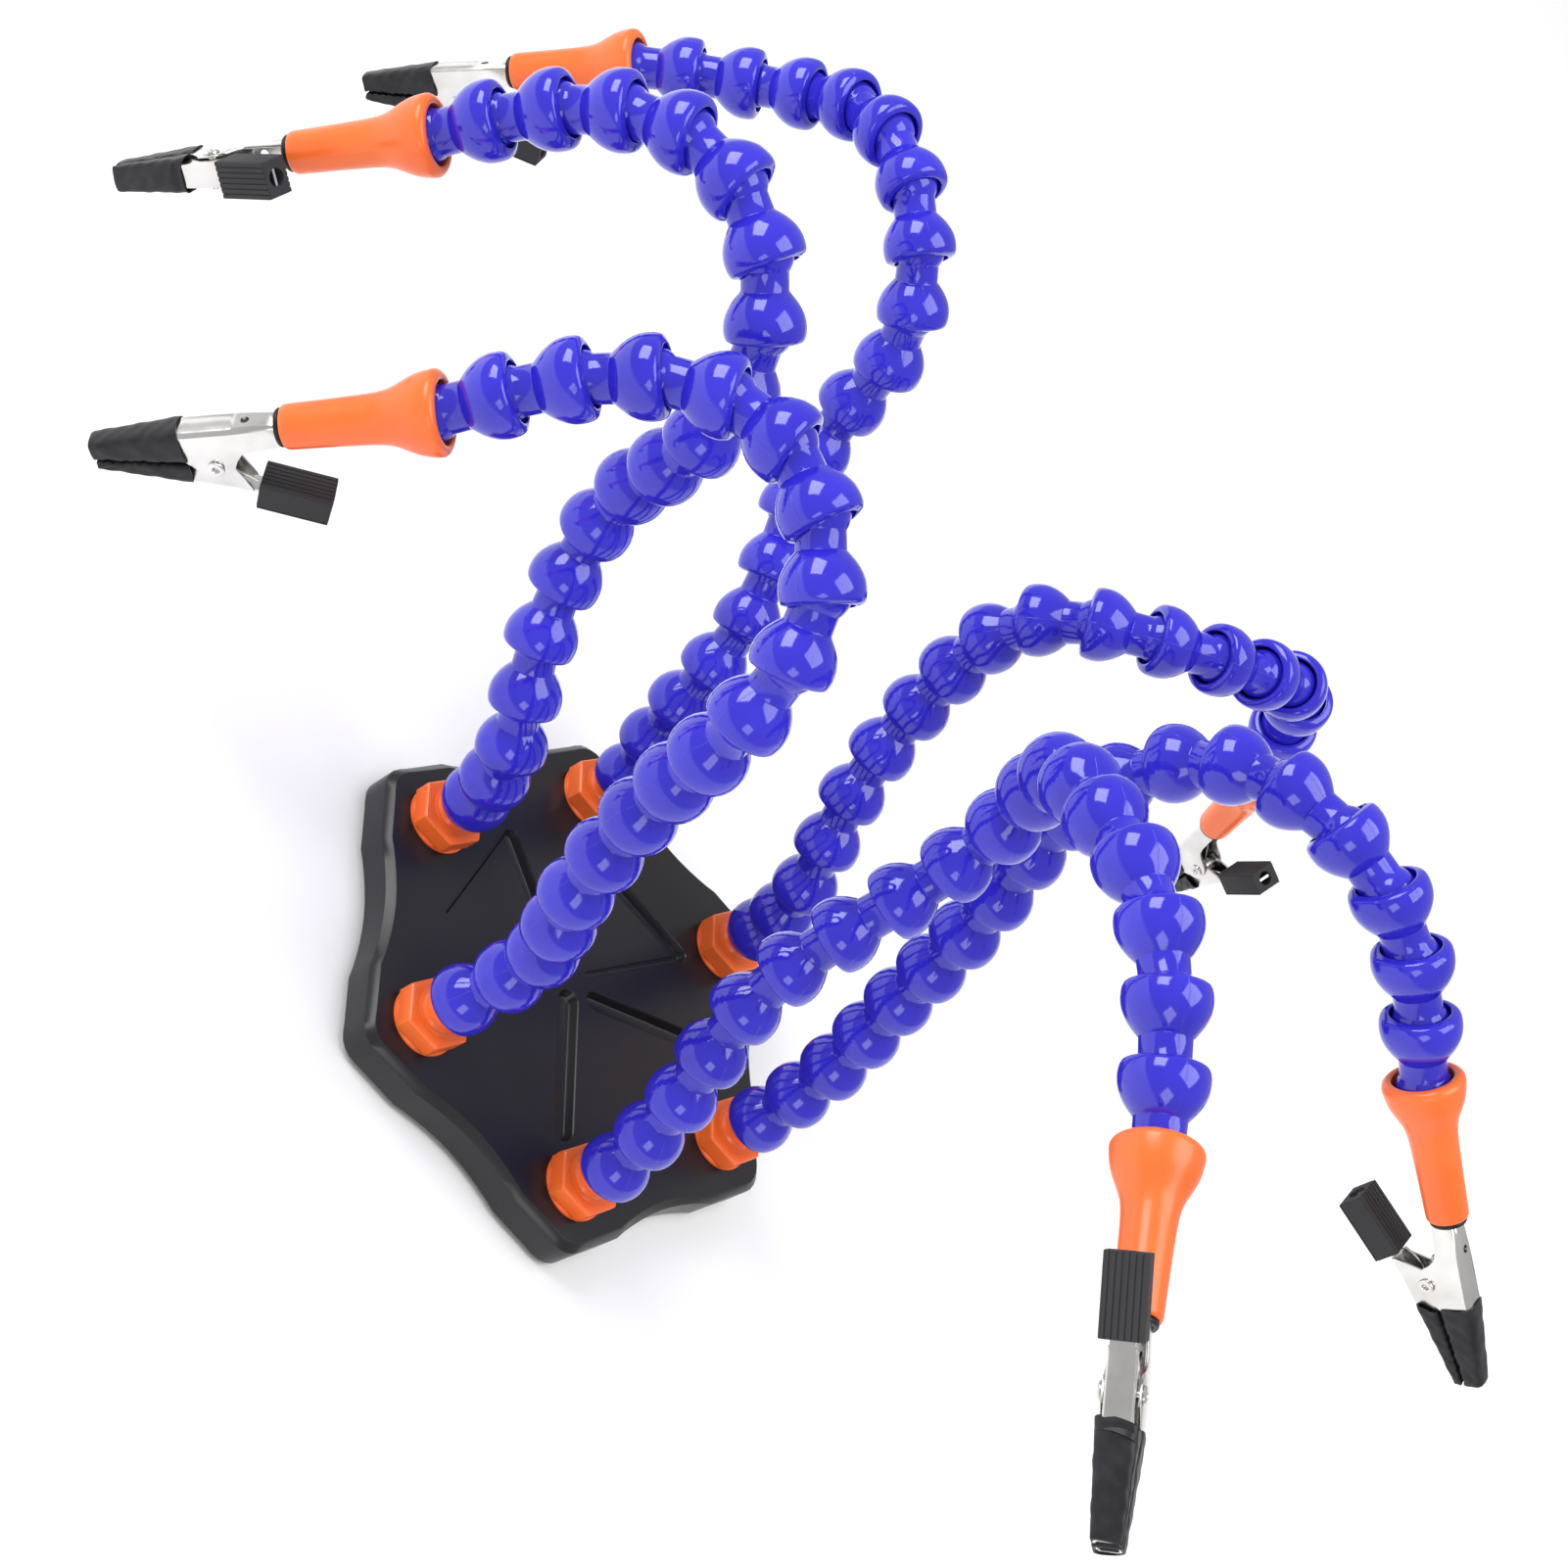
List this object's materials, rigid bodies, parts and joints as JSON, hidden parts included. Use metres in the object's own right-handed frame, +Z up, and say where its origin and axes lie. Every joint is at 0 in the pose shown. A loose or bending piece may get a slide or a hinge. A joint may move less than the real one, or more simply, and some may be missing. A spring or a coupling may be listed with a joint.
{
  "type": "helping hands clamp",
  "caption": "Bench holder: a flat scalloped base with flexible ball-and-socket arms, each ending in a nozzle with a spring clip that holds small work for soldering.",
  "frame": {"origin": "centre of the underside of the anti-slip pad", "axes": "+Z up, away from the bench; the fittings stand at 30 degrees plus multiples of 60 from +X"},
  "size_m": [0.3552, 0.3872, 0.2304],
  "materials": {
    "base_black": "satin black powder coat",
    "pad_rubber": "matt foam rubber",
    "segment_blue": "glossy moulded acetal",
    "fitting_orange": "semi-gloss moulded acetal",
    "clip_steel": "bright nickel plate",
    "grip_rubber": "ribbed black rubber"
  },
  "bodies": {
    "base": {"base_plate": "base_black", "base_pad": "pad_rubber", "arm1_fitting": "fitting_orange", "arm2_fitting": "fitting_orange", "arm3_fitting": "fitting_orange", "arm4_fitting": "fitting_orange", "arm5_fitting": "fitting_orange", "arm6_fitting": "fitting_orange"},
    "arm1_lower": {"arm1_lower_segments": "segment_blue"},
    "arm1_middle": {"arm1_middle_segments": "segment_blue"},
    "arm1_upper": {"arm1_upper_segments": "segment_blue"},
    "arm1_clip": {"arm1_nozzle": "fitting_orange", "arm1_fixed_jaw": "clip_steel", "arm1_pivot_pin": "clip_steel"},
    "arm1_jaw": {"arm1_moving_jaw": "clip_steel", "arm1_grip": "grip_rubber"},
    "arm2_lower": {"arm2_lower_segments": "segment_blue"},
    "arm2_middle": {"arm2_middle_segments": "segment_blue"},
    "arm2_upper": {"arm2_upper_segments": "segment_blue"},
    "arm2_clip": {"arm2_nozzle": "fitting_orange", "arm2_fixed_jaw": "clip_steel", "arm2_pivot_pin": "clip_steel"},
    "arm2_jaw": {"arm2_moving_jaw": "clip_steel", "arm2_grip": "grip_rubber"},
    "arm3_lower": {"arm3_lower_segments": "segment_blue"},
    "arm3_middle": {"arm3_middle_segments": "segment_blue"},
    "arm3_upper": {"arm3_upper_segments": "segment_blue"},
    "arm3_clip": {"arm3_nozzle": "fitting_orange", "arm3_fixed_jaw": "clip_steel", "arm3_pivot_pin": "clip_steel"},
    "arm3_jaw": {"arm3_moving_jaw": "clip_steel", "arm3_grip": "grip_rubber"},
    "arm4_lower": {"arm4_lower_segments": "segment_blue"},
    "arm4_middle": {"arm4_middle_segments": "segment_blue"},
    "arm4_upper": {"arm4_upper_segments": "segment_blue"},
    "arm4_clip": {"arm4_nozzle": "fitting_orange", "arm4_fixed_jaw": "clip_steel", "arm4_pivot_pin": "clip_steel"},
    "arm4_jaw": {"arm4_moving_jaw": "clip_steel", "arm4_grip": "grip_rubber"},
    "arm5_lower": {"arm5_lower_segments": "segment_blue"},
    "arm5_middle": {"arm5_middle_segments": "segment_blue"},
    "arm5_upper": {"arm5_upper_segments": "segment_blue"},
    "arm5_clip": {"arm5_nozzle": "fitting_orange", "arm5_fixed_jaw": "clip_steel", "arm5_pivot_pin": "clip_steel"},
    "arm5_jaw": {"arm5_moving_jaw": "clip_steel", "arm5_grip": "grip_rubber"},
    "arm6_lower": {"arm6_lower_segments": "segment_blue"},
    "arm6_middle": {"arm6_middle_segments": "segment_blue"},
    "arm6_upper": {"arm6_upper_segments": "segment_blue"},
    "arm6_clip": {"arm6_nozzle": "fitting_orange", "arm6_fixed_jaw": "clip_steel", "arm6_pivot_pin": "clip_steel"},
    "arm6_jaw": {"arm6_moving_jaw": "clip_steel", "arm6_grip": "grip_rubber"}
  },
  "joints": [
    {"name": "arm1_lower_bend", "type": "hinge", "parent": "base", "child": "arm1_lower", "pos_m": [-0.04832, 0.0279, 0.027], "axis": [0.4703, -0.8825, 0], "range_deg": [-18, 1]},
    {"name": "arm1_middle_bend", "type": "hinge", "parent": "arm1_lower", "child": "arm1_middle", "pos_m": [-0.07816, 0.05228, 0.10494], "axis": [0.9855, 0.0297, 0.1672], "range_deg": [-20, 1]},
    {"name": "arm1_upper_bend", "type": "hinge", "parent": "arm1_middle", "child": "arm1_upper", "pos_m": [-0.10191, 0.06517, 0.1842], "axis": [-0.7369, -0.6661, 0.1152], "range_deg": [-13, 1.5]},
    {"name": "arm1_clip_swivel", "type": "hinge", "parent": "arm1_upper", "child": "arm1_clip", "pos_m": [-0.15211, 0.10101, 0.13279], "axis": [-0.5203, 0.096, -0.8485], "continuous": true},
    {"name": "arm1_jaw_hinge", "type": "hinge", "parent": "arm1_clip", "child": "arm1_jaw", "pos_m": [-0.17909, 0.1001, 0.09468], "axis": [-0.7151, 0.4943, 0.4944], "range_deg": [0, 14], "stiffness_Nm_per_rad": 0.08, "springref_deg": -40.11},
    {"name": "arm2_lower_bend", "type": "hinge", "parent": "base", "child": "arm2_lower", "pos_m": [0, 0.0558, 0.027], "axis": [-0.4938, -0.8696, 0], "range_deg": [-19, 2]},
    {"name": "arm2_middle_bend", "type": "hinge", "parent": "arm2_lower", "child": "arm2_middle", "pos_m": [-0.016, 0.09097, 0.10562], "axis": [0.9873, 0.1491, 0.0545], "range_deg": [-17, 8]},
    {"name": "arm2_upper_bend", "type": "hinge", "parent": "arm2_middle", "child": "arm2_upper", "pos_m": [-0.04255, 0.1351, 0.17303], "axis": [-0.8727, -0.3887, -0.2956], "range_deg": [-18, 2]},
    {"name": "arm2_clip_swivel", "type": "hinge", "parent": "arm2_upper", "child": "arm2_clip", "pos_m": [-0.08631, 0.18308, 0.12067], "axis": [-0.5253, 0.1801, -0.8317], "continuous": true},
    {"name": "arm2_jaw_hinge", "type": "hinge", "parent": "arm2_clip", "child": "arm2_jaw", "pos_m": [-0.10628, 0.18856, 0.0788], "axis": [-0.4815, -0.8688, 0.1159], "range_deg": [0, 14], "stiffness_Nm_per_rad": 0.08, "springref_deg": -40.11},
    {"name": "arm3_lower_bend", "type": "hinge", "parent": "base", "child": "arm3_lower", "pos_m": [0.04832, 0.0279, 0.027], "axis": [0.4625, -0.8866, 0], "range_deg": [-22, 2]},
    {"name": "arm3_middle_bend", "type": "hinge", "parent": "arm3_lower", "child": "arm3_middle", "pos_m": [0.02247, 0.04733, 0.1094], "axis": [0.9721, -0.1197, 0.2017], "range_deg": [-18, 10]},
    {"name": "arm3_upper_bend", "type": "hinge", "parent": "arm3_middle", "child": "arm3_upper", "pos_m": [0.04855, 0.03813, 0.18207], "axis": [-0.1819, 0.7605, 0.6233], "range_deg": [-20, 2]},
    {"name": "arm3_clip_swivel", "type": "hinge", "parent": "arm3_upper", "child": "arm3_clip", "pos_m": [0.12125, 0.05505, 0.14222], "axis": [0.5003, 0.1253, -0.8567], "continuous": true},
    {"name": "arm3_jaw_hinge", "type": "hinge", "parent": "arm3_clip", "child": "arm3_jaw", "pos_m": [0.14801, 0.05599, 0.10394], "axis": [-0.6429, -0.6091, -0.4645], "range_deg": [0, 14], "stiffness_Nm_per_rad": 0.08, "springref_deg": -40.11},
    {"name": "arm4_lower_bend", "type": "hinge", "parent": "base", "child": "arm4_lower", "pos_m": [0.04832, -0.0279, 0.027], "axis": [-0.674, -0.7387, 0], "range_deg": [-20, 4]},
    {"name": "arm4_middle_bend", "type": "hinge", "parent": "arm4_lower", "child": "arm4_middle", "pos_m": [0.02972, -0.01602, 0.11523], "axis": [-0.7744, -0.6175, -0.1382], "range_deg": [-11, 12]},
    {"name": "arm4_upper_bend", "type": "hinge", "parent": "arm4_middle", "child": "arm4_upper", "pos_m": [0.01805, -0.01379, 0.20204], "axis": [0.8553, 0.4934, 0.1581], "range_deg": [-16, 2]},
    {"name": "arm4_clip_swivel", "type": "hinge", "parent": "arm4_upper", "child": "arm4_clip", "pos_m": [0.07131, -0.07279, 0.20509], "axis": [0.6791, -0.6375, -0.3638], "continuous": true},
    {"name": "arm4_jaw_hinge", "type": "hinge", "parent": "arm4_clip", "child": "arm4_jaw", "pos_m": [0.10149, -0.10036, 0.18249], "axis": [0.7053, 0.704, 0.083], "range_deg": [0, 14], "stiffness_Nm_per_rad": 0.08, "springref_deg": -40.11},
    {"name": "arm5_lower_bend", "type": "hinge", "parent": "base", "child": "arm5_lower", "pos_m": [0, -0.0558, 0.027], "axis": [-0.7181, -0.6959, 0], "range_deg": [-18, 2]},
    {"name": "arm5_middle_bend", "type": "hinge", "parent": "arm5_lower", "child": "arm5_middle", "pos_m": [-0.00941, -0.02988, 0.11278], "axis": [-0.1368, 0.9591, -0.2478], "range_deg": [-17, 1.5]},
    {"name": "arm5_upper_bend", "type": "hinge", "parent": "arm5_middle", "child": "arm5_upper", "pos_m": [-0.02191, -0.03159, 0.19215], "axis": [0.7015, 0.2404, 0.6709], "range_deg": [-14, 3]},
    {"name": "arm5_clip_swivel", "type": "hinge", "parent": "arm5_upper", "child": "arm5_clip", "pos_m": [-0.02199, -0.1167, 0.20257], "axis": [-0.1417, -0.9806, -0.1355], "continuous": true},
    {"name": "arm5_jaw_hinge", "type": "hinge", "parent": "arm5_clip", "child": "arm5_jaw", "pos_m": [-0.03368, -0.16184, 0.19977], "axis": [-0.5426, 0.1914, -0.8179], "range_deg": [0, 14], "stiffness_Nm_per_rad": 0.08, "springref_deg": -40.11},
    {"name": "arm6_lower_bend", "type": "hinge", "parent": "base", "child": "arm6_lower", "pos_m": [-0.04832, -0.0279, 0.027], "axis": [-0.5417, 0.8406, 0], "range_deg": [-20, 1.5]},
    {"name": "arm6_middle_bend", "type": "hinge", "parent": "arm6_lower", "child": "arm6_middle", "pos_m": [-0.07068, -0.0253, 0.11341], "axis": [0.975, 0.0038, 0.222], "range_deg": [-5, 10]},
    {"name": "arm6_upper_bend", "type": "hinge", "parent": "arm6_middle", "child": "arm6_upper", "pos_m": [-0.0911, 0.00194, 0.18812], "axis": [-0.7562, -0.5089, 0.4113], "range_deg": [-12, 2]},
    {"name": "arm6_clip_swivel", "type": "hinge", "parent": "arm6_upper", "child": "arm6_clip", "pos_m": [-0.14519, 0.02798, 0.13368], "axis": [-0.5798, 0.0419, -0.8137], "continuous": true},
    {"name": "arm6_jaw_hinge", "type": "hinge", "parent": "arm6_clip", "child": "arm6_jaw", "pos_m": [-0.16711, 0.02868, 0.09244], "axis": [-0.187, -0.9789, 0.0829], "range_deg": [0, 14], "stiffness_Nm_per_rad": 0.08, "springref_deg": -40.11}
  ]
}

_DO THIS_.
Each line in the material either holds the string "joints" or does not. State how many do, and nothing else.

_COMPLETE ANSWER_.
2